━━━━━ Records provided ━━━━━

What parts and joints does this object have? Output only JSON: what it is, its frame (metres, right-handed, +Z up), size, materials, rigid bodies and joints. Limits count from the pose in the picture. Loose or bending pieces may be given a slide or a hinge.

━━━━━
━━━━━ Records provided ━━━━━

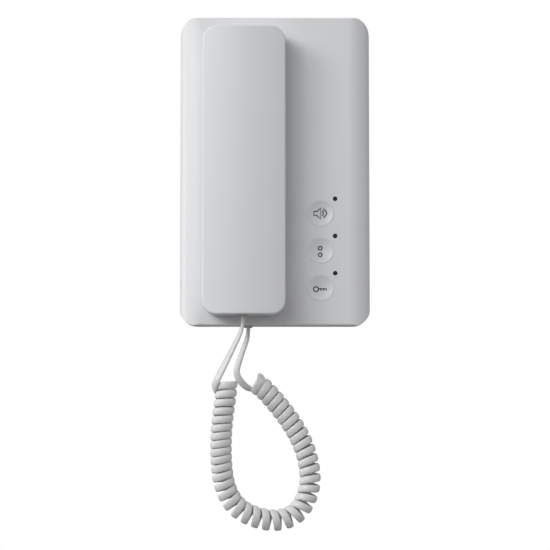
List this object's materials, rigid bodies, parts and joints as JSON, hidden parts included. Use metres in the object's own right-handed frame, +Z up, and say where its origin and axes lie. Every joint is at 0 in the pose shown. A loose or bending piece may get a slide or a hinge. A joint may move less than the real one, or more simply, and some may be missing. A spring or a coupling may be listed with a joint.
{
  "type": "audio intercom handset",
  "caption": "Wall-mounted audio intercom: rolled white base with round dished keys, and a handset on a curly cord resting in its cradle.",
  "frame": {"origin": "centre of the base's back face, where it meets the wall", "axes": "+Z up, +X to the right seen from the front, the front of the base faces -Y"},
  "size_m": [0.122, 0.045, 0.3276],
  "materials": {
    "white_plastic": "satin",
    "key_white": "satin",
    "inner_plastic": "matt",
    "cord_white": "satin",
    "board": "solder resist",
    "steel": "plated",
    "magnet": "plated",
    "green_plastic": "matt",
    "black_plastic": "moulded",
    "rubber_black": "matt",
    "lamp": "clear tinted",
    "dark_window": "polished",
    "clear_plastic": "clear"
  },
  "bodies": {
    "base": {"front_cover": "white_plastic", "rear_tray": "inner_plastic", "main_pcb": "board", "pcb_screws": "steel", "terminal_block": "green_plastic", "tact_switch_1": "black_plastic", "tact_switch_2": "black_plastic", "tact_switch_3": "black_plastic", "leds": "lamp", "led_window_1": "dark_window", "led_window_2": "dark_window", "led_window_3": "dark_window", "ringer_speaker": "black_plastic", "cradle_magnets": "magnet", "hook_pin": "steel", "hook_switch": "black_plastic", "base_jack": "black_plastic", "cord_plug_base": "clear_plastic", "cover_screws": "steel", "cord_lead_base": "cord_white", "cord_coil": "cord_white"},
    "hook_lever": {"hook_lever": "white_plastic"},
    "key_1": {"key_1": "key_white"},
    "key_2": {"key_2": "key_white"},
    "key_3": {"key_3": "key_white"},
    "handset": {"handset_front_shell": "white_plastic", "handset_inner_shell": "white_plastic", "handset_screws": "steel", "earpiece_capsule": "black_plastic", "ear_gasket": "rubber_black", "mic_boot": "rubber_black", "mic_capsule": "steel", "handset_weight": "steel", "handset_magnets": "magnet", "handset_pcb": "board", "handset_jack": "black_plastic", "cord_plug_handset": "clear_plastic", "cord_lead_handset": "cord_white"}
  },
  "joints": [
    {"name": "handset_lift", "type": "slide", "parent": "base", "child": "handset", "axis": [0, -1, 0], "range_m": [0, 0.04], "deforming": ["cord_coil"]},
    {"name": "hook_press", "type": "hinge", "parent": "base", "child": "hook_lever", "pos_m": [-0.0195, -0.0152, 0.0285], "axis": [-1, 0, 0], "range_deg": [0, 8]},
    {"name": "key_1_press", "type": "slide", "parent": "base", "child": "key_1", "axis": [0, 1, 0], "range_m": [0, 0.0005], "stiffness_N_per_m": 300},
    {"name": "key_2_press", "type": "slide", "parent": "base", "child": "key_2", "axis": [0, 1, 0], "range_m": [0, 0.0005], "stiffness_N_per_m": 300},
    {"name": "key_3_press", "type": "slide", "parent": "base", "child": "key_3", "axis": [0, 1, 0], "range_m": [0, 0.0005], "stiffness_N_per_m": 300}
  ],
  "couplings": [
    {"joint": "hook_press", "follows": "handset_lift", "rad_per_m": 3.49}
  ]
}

━━━━━
━━━━━ Records provided ━━━━━

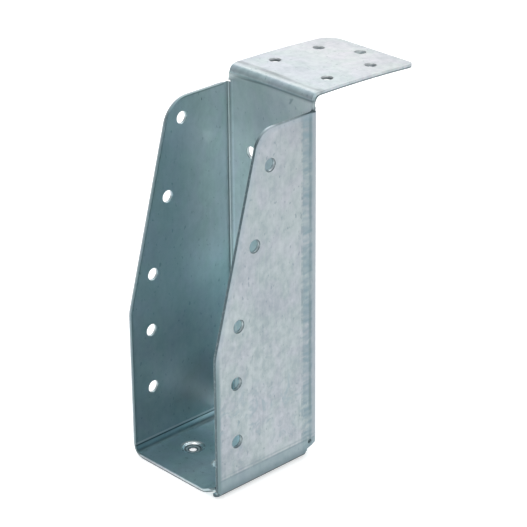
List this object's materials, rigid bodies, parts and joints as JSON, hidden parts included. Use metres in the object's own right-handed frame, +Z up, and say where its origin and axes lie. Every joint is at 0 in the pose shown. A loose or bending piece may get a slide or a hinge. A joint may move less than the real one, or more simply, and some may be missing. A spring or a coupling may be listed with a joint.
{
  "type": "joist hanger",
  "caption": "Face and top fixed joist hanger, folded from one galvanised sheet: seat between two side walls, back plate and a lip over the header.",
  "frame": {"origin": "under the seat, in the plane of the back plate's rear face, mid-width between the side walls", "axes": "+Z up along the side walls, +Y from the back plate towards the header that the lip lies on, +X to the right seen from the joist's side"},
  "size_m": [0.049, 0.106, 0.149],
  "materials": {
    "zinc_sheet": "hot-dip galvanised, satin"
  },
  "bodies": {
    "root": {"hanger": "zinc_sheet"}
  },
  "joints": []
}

━━━━━

▸ **Exercise task**
Determine how many lines of the data contain "frame" and give nothing but that number.

▸ **Full output**
5